• **Task requirements**
Reproduce the full listing that appears beneath this instruction exactly.

• **Data supplied**
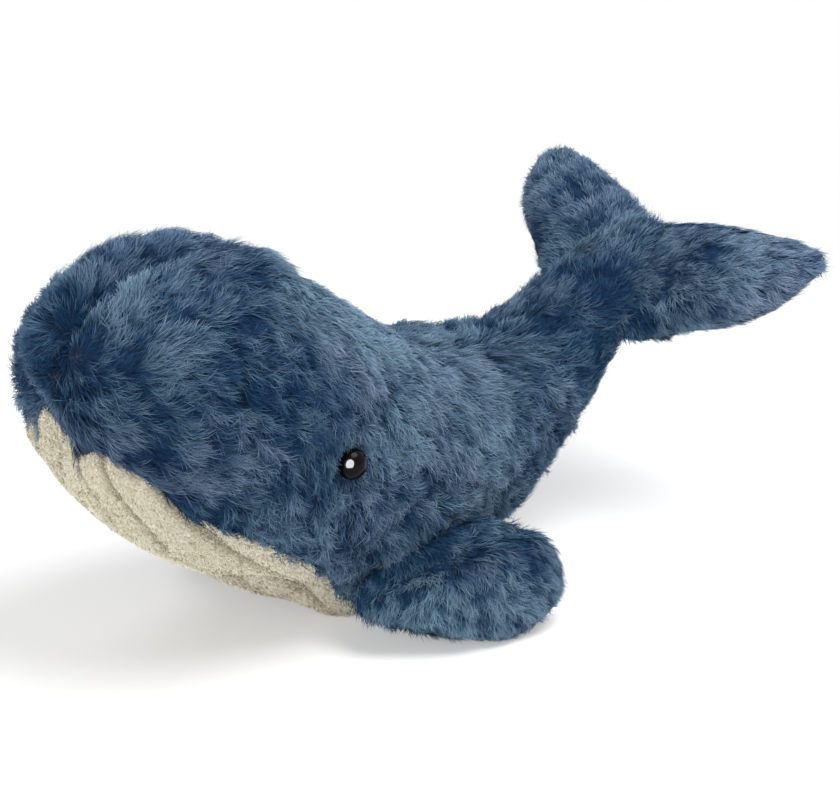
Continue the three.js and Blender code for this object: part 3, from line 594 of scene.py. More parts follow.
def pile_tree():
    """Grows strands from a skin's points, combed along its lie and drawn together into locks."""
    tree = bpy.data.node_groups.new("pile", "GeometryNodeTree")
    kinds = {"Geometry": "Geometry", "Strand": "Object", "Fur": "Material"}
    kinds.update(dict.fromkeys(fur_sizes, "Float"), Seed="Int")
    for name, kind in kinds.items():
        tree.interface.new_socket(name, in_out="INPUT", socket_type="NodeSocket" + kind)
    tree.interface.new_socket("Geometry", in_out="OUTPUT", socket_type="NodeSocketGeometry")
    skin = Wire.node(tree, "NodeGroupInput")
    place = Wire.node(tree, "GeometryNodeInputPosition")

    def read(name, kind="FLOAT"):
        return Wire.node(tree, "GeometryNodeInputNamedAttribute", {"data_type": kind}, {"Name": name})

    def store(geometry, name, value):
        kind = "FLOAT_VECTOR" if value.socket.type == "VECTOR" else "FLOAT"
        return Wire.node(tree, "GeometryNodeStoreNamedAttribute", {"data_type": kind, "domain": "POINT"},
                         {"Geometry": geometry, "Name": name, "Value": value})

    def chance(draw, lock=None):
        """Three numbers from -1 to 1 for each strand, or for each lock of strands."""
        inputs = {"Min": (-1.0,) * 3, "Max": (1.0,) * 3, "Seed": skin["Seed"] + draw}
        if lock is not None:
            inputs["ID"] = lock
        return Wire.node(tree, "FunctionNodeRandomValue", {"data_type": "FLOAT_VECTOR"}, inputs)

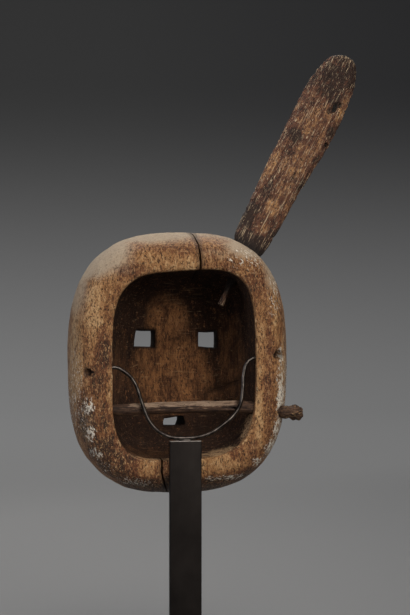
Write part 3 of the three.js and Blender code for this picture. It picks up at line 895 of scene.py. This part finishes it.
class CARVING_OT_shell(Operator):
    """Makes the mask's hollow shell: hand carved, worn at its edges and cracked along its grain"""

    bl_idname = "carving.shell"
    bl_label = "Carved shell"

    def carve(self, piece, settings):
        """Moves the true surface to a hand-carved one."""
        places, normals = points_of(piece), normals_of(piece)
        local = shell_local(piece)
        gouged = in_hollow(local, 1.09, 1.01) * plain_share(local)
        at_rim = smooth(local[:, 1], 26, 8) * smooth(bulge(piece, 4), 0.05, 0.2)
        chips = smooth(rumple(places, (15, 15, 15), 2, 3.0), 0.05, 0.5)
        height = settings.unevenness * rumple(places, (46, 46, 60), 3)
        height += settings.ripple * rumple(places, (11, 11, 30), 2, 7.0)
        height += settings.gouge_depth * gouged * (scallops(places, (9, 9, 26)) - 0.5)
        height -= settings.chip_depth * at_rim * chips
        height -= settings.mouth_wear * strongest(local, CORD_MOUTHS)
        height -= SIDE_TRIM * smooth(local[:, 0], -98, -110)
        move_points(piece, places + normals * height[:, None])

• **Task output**
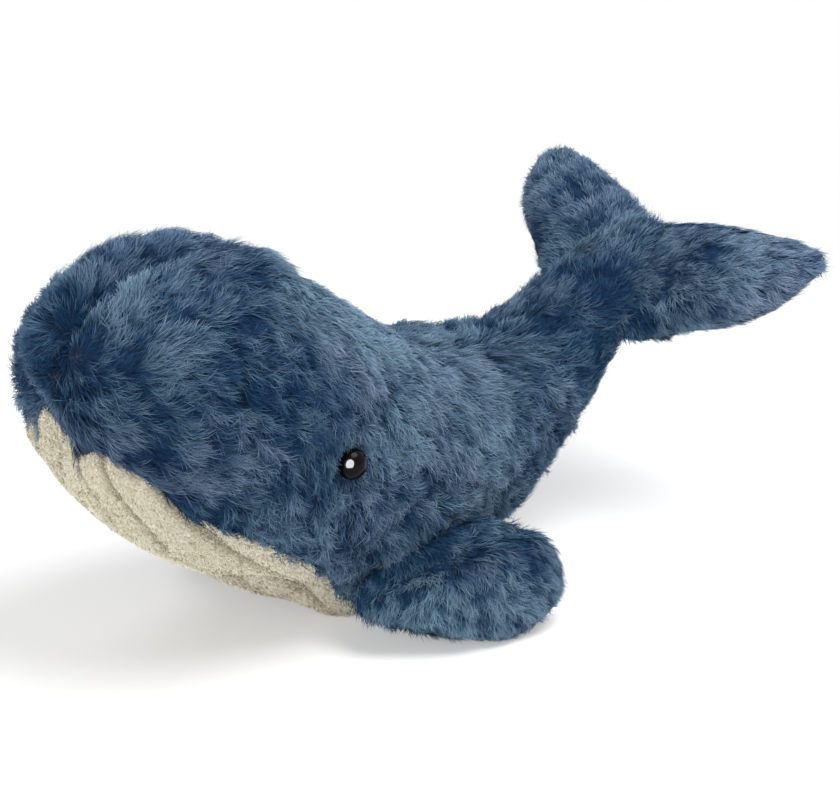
Continue the three.js and Blender code for this object: part 3, from line 594 of scene.py. More parts follow.
def pile_tree():
    """Grows strands from a skin's points, combed along its lie and drawn together into locks."""
    tree = bpy.data.node_groups.new("pile", "GeometryNodeTree")
    kinds = {"Geometry": "Geometry", "Strand": "Object", "Fur": "Material"}
    kinds.update(dict.fromkeys(fur_sizes, "Float"), Seed="Int")
    for name, kind in kinds.items():
        tree.interface.new_socket(name, in_out="INPUT", socket_type="NodeSocket" + kind)
    tree.interface.new_socket("Geometry", in_out="OUTPUT", socket_type="NodeSocketGeometry")
    skin = Wire.node(tree, "NodeGroupInput")
    place = Wire.node(tree, "GeometryNodeInputPosition")

    def read(name, kind="FLOAT"):
        return Wire.node(tree, "GeometryNodeInputNamedAttribute", {"data_type": kind}, {"Name": name})

    def store(geometry, name, value):
        kind = "FLOAT_VECTOR" if value.socket.type == "VECTOR" else "FLOAT"
        return Wire.node(tree, "GeometryNodeStoreNamedAttribute", {"data_type": kind, "domain": "POINT"},
                         {"Geometry": geometry, "Name": name, "Value": value})

    def chance(draw, lock=None):
        """Three numbers from -1 to 1 for each strand, or for each lock of strands."""
        inputs = {"Min": (-1.0,) * 3, "Max": (1.0,) * 3, "Seed": skin["Seed"] + draw}
        if lock is not None:
            inputs["ID"] = lock
        return Wire.node(tree, "FunctionNodeRandomValue", {"data_type": "FLOAT_VECTOR"}, inputs)

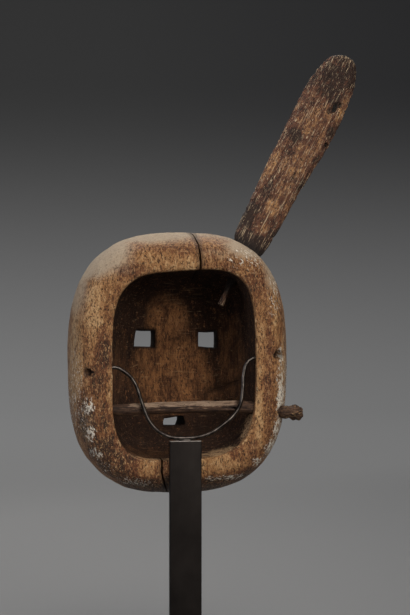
Write part 3 of the three.js and Blender code for this picture. It picks up at line 895 of scene.py. This part finishes it.
class CARVING_OT_shell(Operator):
    """Makes the mask's hollow shell: hand carved, worn at its edges and cracked along its grain"""

    bl_idname = "carving.shell"
    bl_label = "Carved shell"

    def carve(self, piece, settings):
        """Moves the true surface to a hand-carved one."""
        places, normals = points_of(piece), normals_of(piece)
        local = shell_local(piece)
        gouged = in_hollow(local, 1.09, 1.01) * plain_share(local)
        at_rim = smooth(local[:, 1], 26, 8) * smooth(bulge(piece, 4), 0.05, 0.2)
        chips = smooth(rumple(places, (15, 15, 15), 2, 3.0), 0.05, 0.5)
        height = settings.unevenness * rumple(places, (46, 46, 60), 3)
        height += settings.ripple * rumple(places, (11, 11, 30), 2, 7.0)
        height += settings.gouge_depth * gouged * (scallops(places, (9, 9, 26)) - 0.5)
        height -= settings.chip_depth * at_rim * chips
        height -= settings.mouth_wear * strongest(local, CORD_MOUTHS)
        height -= SIDE_TRIM * smooth(local[:, 0], -98, -110)
        move_points(piece, places + normals * height[:, None])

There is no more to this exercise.